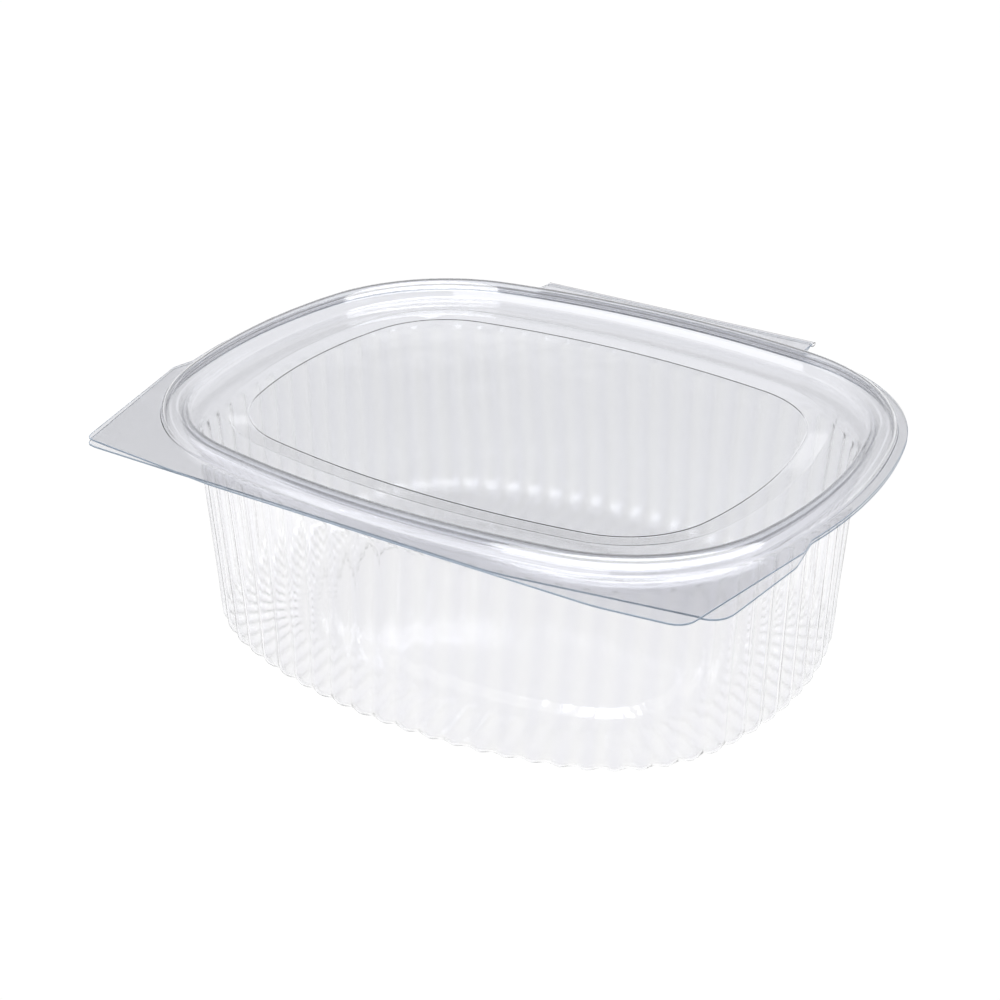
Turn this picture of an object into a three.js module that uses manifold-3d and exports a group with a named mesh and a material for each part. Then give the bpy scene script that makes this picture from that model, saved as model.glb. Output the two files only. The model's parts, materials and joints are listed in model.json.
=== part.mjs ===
// Clear takeaway meal container: a fluted oval tub and its lid, joined along the back by a living hinge.
// Millimetres, +Z up, +Y towards the hinge. The tub stands on Z = 0.
import * as THREE from 'three';
import { mergeVertices } from 'three/addons/utils/BufferGeometryUtils.js';
import Module from 'manifold-3d';

const wasm = await Module();
wasm.setup();

// Two rounded rectangles whose four sides all bulge: the rim's centre line, and the rounder outline of the tub's foot.
const RIM = { halfLength: 89.0, halfDepth: 70.5, side: 272, end: 134, corner: 46 };
const FOOT = { halfLength: 82.8, halfDepth: 67.8, side: 145, end: 95, corner: 46 };

// Heights of the formed sheet.
const SHEET = 0.6;
const FLANGE_TOP = 61.0;
const LID_GAP = 0.35;

// The tub's section, as offsets from the rim's centre line or, below the flutes' tops, from the foot's outline.
// A negative offset is inwards.
const TUB_BEAD_RADIUS = 2.6;
const SEAL_WALL = { offset: -3.0, drop: 5.0 };
const SHOULDER = { offset: -5.0, drop: 5.6 };
const FLUTE_TOP = { offset: -5.4, drop: 10.4 };
const BAND_FOOT = { offset: -5.3, drop: 8.4 };
const WALL_FOOT_HEIGHT = 7.0;
const FOOT_ROUND = 4.8;
const FLUTE_COUNT = 72;
const FLUTE_DEPTH = 1.3;
const FLOOR_RIB_HEIGHT = 0.7;
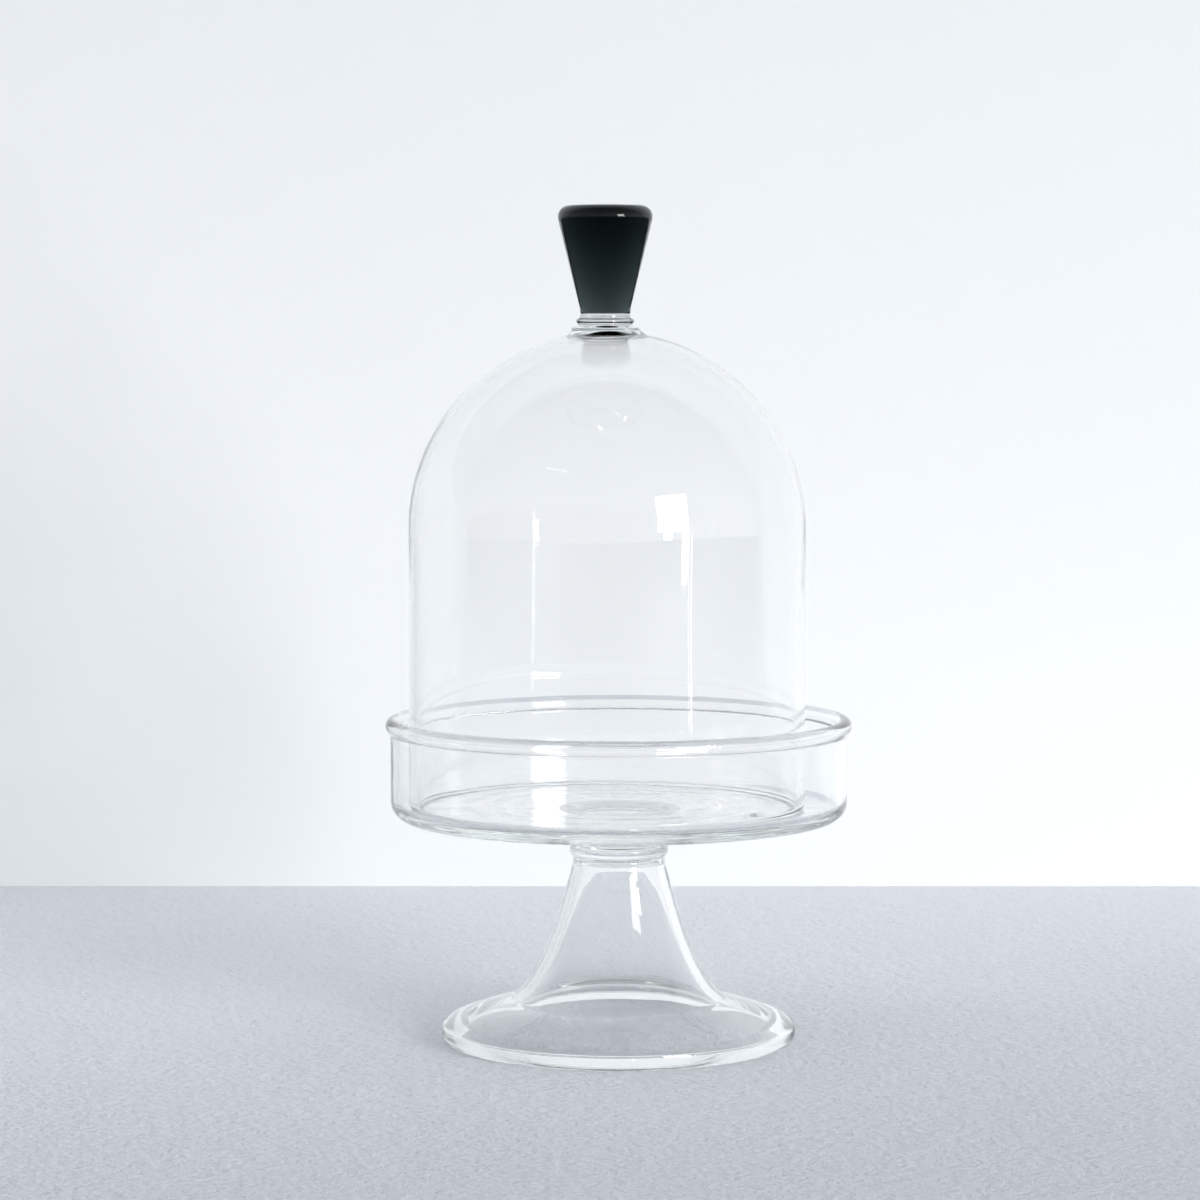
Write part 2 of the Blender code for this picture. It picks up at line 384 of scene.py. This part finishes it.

:::::

- WHAT IS REQUIRED -
Repeat the data verbatim.

- TASK SOLUTION -
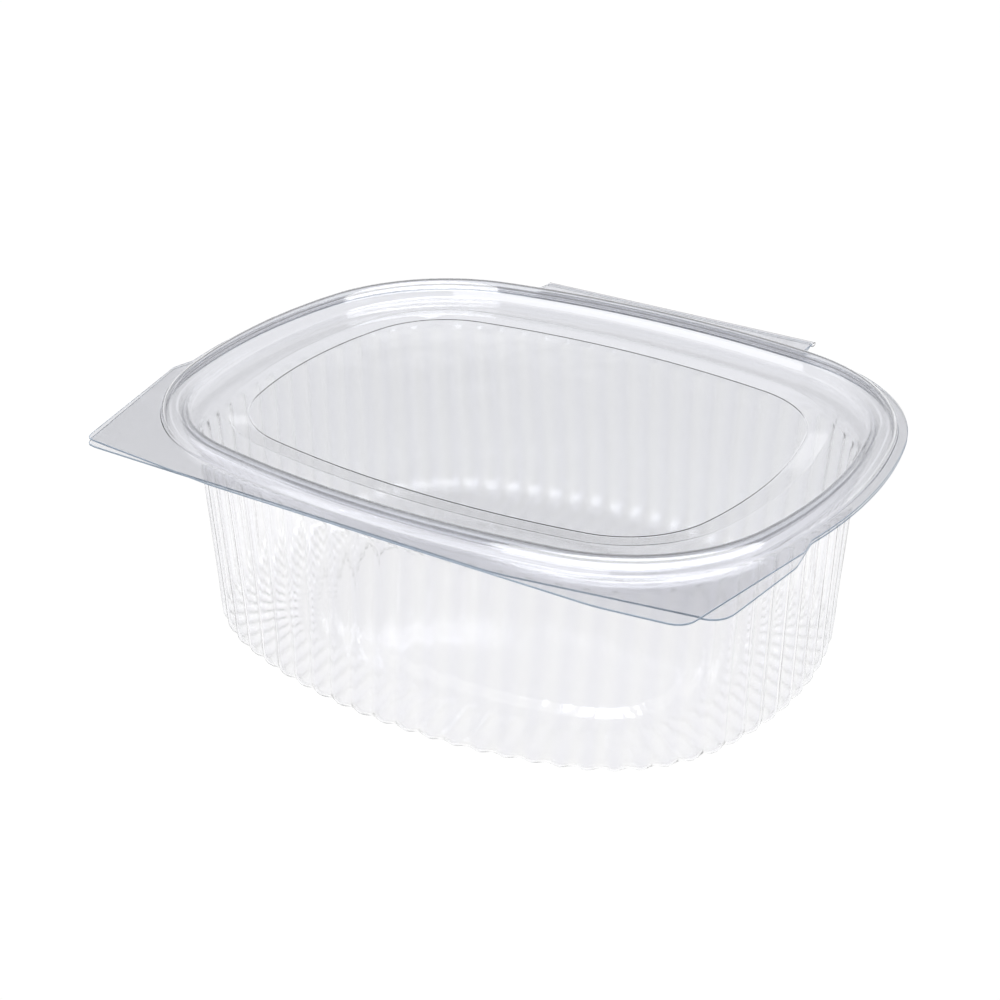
Turn this picture of an object into a three.js module that uses manifold-3d and exports a group with a named mesh and a material for each part. Then give the bpy scene script that makes this picture from that model, saved as model.glb. Output the two files only. The model's parts, materials and joints are listed in model.json.
=== part.mjs ===
// Clear takeaway meal container: a fluted oval tub and its lid, joined along the back by a living hinge.
// Millimetres, +Z up, +Y towards the hinge. The tub stands on Z = 0.
import * as THREE from 'three';
import { mergeVertices } from 'three/addons/utils/BufferGeometryUtils.js';
import Module from 'manifold-3d';

const wasm = await Module();
wasm.setup();

// Two rounded rectangles whose four sides all bulge: the rim's centre line, and the rounder outline of the tub's foot.
const RIM = { halfLength: 89.0, halfDepth: 70.5, side: 272, end: 134, corner: 46 };
const FOOT = { halfLength: 82.8, halfDepth: 67.8, side: 145, end: 95, corner: 46 };

// Heights of the formed sheet.
const SHEET = 0.6;
const FLANGE_TOP = 61.0;
const LID_GAP = 0.35;

// The tub's section, as offsets from the rim's centre line or, below the flutes' tops, from the foot's outline.
// A negative offset is inwards.
const TUB_BEAD_RADIUS = 2.6;
const SEAL_WALL = { offset: -3.0, drop: 5.0 };
const SHOULDER = { offset: -5.0, drop: 5.6 };
const FLUTE_TOP = { offset: -5.4, drop: 10.4 };
const BAND_FOOT = { offset: -5.3, drop: 8.4 };
const WALL_FOOT_HEIGHT = 7.0;
const FOOT_ROUND = 4.8;
const FLUTE_COUNT = 72;
const FLUTE_DEPTH = 1.3;
const FLOOR_RIB_HEIGHT = 0.7;
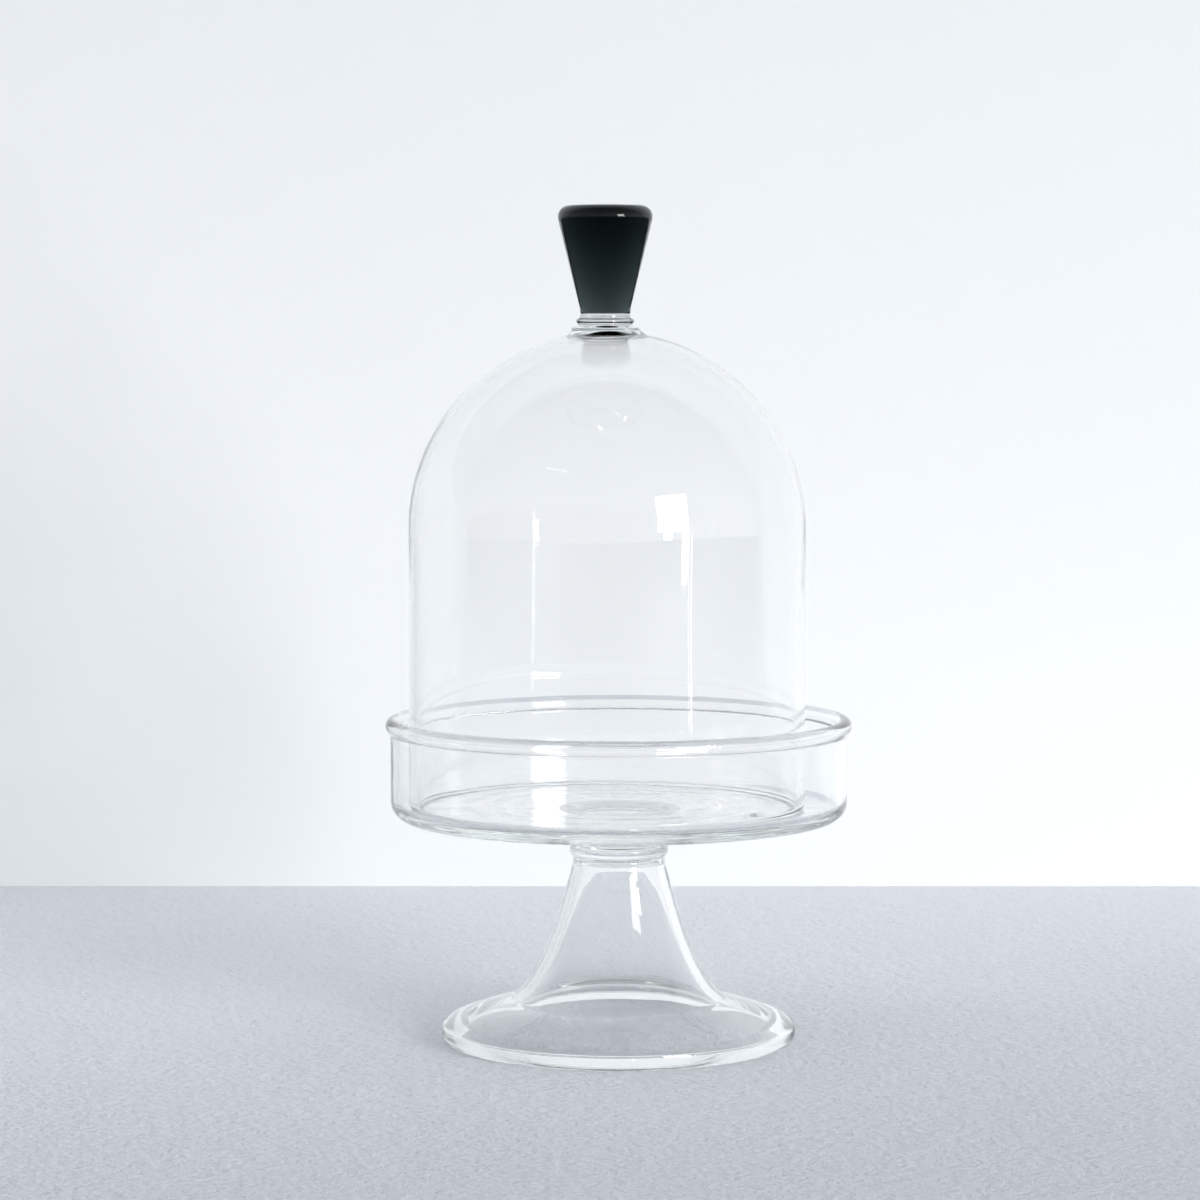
Write part 2 of the Blender code for this picture. It picks up at line 384 of scene.py. This part finishes it.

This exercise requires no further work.